A Botsford Hospital physician and nurse believe early detection, new treatments and attitude can help improve the odds of beating breast cancer.
Dr. Frank Vicini and Gerryanna Luscri, a registered nurse and two-time cancer survivor, spoke to an audience of health professionals and local business people Thursday during a lunch at the Farmington Hills hospital, held in cooperation with the Greater Farmington Area Chamber.
For Chamber director Mary Engelman, the occasion was particularly poignant; she recently lost a family member to cancer.
"We're here to educate the community about the different things we can do," she said. "I want more success stories and less tragedies and less heartache."
Vicini reviewed statistics and risk factors, which range from having a mother or sister diagnosed with breast cancer to obesity and age (older women have a higher risk). He said higher rates of breast cancer are seen in America than in Asia and Africa.
Mammograms, Vicini said, "still represent the single most important thing to do to reduce the risk of dying of breast cancer. Whatever negative thing you hear about mammography, it's very important."

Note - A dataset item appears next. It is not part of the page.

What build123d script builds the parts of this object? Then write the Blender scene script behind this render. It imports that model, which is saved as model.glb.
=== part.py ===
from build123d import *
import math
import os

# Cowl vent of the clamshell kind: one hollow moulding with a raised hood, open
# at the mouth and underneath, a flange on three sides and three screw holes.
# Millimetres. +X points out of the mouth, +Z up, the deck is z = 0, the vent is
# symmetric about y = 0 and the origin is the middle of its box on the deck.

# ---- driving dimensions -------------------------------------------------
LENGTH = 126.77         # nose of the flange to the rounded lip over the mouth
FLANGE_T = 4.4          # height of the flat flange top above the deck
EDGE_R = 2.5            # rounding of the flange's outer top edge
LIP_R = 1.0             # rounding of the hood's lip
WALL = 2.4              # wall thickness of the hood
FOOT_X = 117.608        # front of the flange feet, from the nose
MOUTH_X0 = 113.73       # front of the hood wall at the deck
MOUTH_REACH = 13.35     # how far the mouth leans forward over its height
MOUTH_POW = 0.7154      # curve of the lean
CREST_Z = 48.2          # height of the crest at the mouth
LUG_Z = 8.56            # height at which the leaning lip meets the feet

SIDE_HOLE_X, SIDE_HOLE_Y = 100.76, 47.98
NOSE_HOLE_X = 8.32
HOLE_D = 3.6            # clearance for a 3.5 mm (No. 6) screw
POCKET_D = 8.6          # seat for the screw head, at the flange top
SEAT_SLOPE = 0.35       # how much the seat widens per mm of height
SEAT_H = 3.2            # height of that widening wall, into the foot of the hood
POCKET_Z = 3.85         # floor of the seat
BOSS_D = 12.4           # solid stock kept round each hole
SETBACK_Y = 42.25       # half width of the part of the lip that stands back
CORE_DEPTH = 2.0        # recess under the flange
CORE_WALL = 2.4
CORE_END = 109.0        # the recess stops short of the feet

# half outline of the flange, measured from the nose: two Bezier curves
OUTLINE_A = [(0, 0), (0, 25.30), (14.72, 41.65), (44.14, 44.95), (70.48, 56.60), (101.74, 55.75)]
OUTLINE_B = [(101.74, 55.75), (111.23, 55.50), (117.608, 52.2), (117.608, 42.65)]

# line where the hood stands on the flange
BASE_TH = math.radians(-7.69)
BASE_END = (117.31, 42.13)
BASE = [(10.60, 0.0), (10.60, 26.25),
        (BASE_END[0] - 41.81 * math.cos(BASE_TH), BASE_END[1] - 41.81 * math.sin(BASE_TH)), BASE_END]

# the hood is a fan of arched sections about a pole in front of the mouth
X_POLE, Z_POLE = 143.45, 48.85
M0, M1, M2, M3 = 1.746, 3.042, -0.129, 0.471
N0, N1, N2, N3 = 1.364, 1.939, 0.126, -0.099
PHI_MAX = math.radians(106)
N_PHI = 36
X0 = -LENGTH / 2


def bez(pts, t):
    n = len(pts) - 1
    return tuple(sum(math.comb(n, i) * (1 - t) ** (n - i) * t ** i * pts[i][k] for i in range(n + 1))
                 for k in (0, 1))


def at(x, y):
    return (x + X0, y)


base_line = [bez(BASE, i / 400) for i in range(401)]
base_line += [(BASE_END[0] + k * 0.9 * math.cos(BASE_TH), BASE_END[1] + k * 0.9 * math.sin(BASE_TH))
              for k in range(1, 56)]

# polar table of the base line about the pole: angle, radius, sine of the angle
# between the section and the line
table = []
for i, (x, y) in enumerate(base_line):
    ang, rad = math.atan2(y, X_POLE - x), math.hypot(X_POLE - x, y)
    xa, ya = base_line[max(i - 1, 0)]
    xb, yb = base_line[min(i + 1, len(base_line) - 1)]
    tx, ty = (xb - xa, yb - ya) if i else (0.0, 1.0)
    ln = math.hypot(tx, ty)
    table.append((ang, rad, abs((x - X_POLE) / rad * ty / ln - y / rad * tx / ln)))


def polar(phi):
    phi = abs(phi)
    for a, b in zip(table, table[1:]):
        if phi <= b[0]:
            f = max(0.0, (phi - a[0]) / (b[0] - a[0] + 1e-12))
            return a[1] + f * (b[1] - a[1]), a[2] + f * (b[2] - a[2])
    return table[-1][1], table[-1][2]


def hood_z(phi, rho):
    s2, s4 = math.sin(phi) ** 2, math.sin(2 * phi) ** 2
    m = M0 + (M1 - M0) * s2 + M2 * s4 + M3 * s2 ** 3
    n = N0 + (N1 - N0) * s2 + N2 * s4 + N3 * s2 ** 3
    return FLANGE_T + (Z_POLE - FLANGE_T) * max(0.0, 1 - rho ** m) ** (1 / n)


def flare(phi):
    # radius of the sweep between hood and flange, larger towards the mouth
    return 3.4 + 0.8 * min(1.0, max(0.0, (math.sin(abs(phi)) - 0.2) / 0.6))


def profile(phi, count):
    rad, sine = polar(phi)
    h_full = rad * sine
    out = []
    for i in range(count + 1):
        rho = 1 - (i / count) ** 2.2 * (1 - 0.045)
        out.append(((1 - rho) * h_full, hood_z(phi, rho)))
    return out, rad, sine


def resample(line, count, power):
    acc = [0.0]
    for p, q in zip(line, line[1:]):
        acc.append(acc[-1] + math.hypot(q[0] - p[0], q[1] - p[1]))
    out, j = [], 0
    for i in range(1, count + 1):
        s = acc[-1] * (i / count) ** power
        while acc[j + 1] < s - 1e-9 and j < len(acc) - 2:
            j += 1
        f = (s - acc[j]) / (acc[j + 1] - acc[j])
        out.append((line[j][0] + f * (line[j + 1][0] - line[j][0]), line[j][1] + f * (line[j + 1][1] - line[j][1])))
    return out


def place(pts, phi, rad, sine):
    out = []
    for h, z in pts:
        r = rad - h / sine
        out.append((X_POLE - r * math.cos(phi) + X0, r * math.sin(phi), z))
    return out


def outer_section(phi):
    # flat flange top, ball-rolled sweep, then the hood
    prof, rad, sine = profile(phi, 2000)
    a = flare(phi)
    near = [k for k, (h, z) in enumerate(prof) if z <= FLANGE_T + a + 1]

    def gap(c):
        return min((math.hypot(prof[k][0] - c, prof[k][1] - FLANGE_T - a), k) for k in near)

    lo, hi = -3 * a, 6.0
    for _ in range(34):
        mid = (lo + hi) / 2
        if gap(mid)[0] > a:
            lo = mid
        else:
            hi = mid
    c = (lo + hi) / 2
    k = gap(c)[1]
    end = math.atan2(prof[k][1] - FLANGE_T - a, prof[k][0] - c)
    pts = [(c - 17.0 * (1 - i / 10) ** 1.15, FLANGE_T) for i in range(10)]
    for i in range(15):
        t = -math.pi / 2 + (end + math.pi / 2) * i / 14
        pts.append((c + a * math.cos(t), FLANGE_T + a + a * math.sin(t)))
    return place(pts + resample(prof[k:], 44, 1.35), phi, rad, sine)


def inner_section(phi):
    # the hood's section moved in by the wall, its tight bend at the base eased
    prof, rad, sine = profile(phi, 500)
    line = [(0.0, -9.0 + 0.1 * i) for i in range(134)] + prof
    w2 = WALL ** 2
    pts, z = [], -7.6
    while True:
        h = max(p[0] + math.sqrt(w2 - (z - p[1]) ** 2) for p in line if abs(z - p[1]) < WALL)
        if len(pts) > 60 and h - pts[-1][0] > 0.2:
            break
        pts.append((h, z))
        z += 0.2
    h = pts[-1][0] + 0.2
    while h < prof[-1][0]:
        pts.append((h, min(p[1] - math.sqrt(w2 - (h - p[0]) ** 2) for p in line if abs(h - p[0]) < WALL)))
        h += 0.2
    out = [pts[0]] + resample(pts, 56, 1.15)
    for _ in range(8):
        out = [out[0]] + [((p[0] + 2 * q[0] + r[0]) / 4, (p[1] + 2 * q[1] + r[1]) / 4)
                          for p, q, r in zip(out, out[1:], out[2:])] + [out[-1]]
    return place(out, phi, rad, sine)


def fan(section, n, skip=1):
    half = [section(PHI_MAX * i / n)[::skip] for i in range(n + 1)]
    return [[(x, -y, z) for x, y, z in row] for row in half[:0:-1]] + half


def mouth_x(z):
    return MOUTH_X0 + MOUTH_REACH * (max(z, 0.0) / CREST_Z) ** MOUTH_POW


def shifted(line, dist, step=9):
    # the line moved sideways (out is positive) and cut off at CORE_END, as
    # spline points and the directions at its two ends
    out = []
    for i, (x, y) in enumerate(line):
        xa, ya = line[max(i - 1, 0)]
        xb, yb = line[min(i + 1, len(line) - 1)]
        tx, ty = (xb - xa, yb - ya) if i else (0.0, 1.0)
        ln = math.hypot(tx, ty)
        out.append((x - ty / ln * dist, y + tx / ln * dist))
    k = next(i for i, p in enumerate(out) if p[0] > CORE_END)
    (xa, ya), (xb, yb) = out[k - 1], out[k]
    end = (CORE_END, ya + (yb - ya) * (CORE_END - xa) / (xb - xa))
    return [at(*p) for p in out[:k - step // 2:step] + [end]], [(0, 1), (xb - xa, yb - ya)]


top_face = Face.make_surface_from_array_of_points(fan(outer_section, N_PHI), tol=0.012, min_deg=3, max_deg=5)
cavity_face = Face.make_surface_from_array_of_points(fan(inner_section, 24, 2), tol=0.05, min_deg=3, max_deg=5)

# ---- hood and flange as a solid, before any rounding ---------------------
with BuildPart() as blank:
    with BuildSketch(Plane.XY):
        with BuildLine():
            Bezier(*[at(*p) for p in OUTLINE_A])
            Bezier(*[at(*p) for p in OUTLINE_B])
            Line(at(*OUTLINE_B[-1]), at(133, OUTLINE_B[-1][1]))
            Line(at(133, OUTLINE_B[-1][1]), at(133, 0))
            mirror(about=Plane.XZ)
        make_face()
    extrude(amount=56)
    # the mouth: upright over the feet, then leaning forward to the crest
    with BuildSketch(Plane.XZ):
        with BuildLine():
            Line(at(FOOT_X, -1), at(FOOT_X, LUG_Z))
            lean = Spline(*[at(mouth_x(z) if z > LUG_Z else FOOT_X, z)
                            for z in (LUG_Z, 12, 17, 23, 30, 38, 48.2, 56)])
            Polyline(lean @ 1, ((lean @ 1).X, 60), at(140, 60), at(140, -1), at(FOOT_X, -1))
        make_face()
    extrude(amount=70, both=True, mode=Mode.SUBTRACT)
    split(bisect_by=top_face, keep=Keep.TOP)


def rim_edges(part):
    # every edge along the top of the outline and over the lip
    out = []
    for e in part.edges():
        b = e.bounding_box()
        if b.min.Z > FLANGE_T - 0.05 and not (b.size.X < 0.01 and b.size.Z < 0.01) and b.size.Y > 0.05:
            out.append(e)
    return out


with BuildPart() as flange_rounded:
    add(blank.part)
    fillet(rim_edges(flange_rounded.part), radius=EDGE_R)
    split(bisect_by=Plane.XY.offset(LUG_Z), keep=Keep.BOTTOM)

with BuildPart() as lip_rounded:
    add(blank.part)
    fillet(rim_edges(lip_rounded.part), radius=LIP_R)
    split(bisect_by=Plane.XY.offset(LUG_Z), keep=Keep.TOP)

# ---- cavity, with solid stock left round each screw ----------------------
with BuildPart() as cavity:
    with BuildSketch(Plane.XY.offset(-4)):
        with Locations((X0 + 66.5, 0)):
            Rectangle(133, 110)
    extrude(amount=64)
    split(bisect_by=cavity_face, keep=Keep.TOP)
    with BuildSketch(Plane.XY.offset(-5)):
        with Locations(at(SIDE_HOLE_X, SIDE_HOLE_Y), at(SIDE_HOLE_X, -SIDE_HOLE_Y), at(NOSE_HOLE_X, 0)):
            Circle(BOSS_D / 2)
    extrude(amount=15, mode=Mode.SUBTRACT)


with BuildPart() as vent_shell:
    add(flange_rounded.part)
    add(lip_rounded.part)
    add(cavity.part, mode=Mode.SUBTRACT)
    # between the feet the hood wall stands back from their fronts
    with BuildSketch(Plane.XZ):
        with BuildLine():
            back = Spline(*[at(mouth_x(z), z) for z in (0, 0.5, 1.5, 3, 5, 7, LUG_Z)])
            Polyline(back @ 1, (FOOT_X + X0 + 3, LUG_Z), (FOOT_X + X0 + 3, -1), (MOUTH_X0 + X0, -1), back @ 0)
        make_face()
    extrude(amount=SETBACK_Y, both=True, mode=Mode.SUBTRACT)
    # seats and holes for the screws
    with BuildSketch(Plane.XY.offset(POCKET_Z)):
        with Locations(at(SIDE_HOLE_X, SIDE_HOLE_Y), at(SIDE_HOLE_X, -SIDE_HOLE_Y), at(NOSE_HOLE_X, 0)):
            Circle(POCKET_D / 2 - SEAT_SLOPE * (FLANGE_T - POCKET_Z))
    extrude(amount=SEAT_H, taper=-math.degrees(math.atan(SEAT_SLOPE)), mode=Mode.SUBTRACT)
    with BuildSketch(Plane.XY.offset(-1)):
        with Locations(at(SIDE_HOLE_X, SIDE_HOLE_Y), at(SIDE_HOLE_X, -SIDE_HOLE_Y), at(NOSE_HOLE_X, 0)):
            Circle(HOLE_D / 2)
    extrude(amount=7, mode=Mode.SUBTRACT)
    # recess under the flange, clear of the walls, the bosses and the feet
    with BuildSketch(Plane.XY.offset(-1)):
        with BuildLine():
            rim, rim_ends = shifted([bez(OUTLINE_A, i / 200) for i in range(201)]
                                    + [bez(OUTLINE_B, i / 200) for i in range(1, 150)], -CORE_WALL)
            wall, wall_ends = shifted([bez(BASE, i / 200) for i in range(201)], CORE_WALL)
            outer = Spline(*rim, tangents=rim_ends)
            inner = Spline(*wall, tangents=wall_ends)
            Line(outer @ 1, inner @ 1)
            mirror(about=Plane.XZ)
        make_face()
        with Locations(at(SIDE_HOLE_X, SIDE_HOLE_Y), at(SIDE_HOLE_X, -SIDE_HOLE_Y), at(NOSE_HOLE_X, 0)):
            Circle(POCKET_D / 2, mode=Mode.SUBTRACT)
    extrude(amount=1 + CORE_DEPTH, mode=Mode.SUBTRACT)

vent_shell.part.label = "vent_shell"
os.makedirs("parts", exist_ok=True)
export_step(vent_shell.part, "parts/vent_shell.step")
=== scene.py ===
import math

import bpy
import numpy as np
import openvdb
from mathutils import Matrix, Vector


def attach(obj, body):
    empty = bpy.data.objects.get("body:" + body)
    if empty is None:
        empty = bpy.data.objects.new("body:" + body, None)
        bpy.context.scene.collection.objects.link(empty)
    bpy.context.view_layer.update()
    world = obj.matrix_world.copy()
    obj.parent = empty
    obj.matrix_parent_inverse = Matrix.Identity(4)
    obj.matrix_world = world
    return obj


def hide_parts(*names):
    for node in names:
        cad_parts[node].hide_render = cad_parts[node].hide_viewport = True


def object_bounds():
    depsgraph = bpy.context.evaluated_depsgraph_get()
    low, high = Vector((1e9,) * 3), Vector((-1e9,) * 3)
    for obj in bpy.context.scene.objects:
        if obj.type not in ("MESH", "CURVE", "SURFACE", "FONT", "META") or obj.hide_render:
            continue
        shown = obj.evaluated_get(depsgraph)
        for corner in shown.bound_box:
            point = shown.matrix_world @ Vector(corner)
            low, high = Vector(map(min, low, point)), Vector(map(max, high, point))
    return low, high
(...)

Women over age 40 should get an annual mammogram, he said, adding magnetic resonance imaging (MRI) provides a clearer image of some cancers and will likely be used more in the future.
While women may avoid exams and mammograms out of fear, Vicini said, "The methods of treatment for breast cancer have improved dramatically." In addition, success with less invasive measures in early stage cancers shows "you're not risking your life by saving your breast."
Breast cancer survival rates have improved, Vicini said, from 75 percent in the late 1970s to 90 percent in 2008. "We've had a dramatic impact," he said, "but we have lots of work to do."
Luscri talked about the importance of reducing stress and dealing with the risk factors that women can control, like smoking cessation, losing weight and reducing stress.
"We can't control the things that happen to us, but we certainly are in control of how we respond to it," she said.
One important step, Luscri said, is changing habits. "How we act becomes who we are," she said. "The body believes what the mind perceives."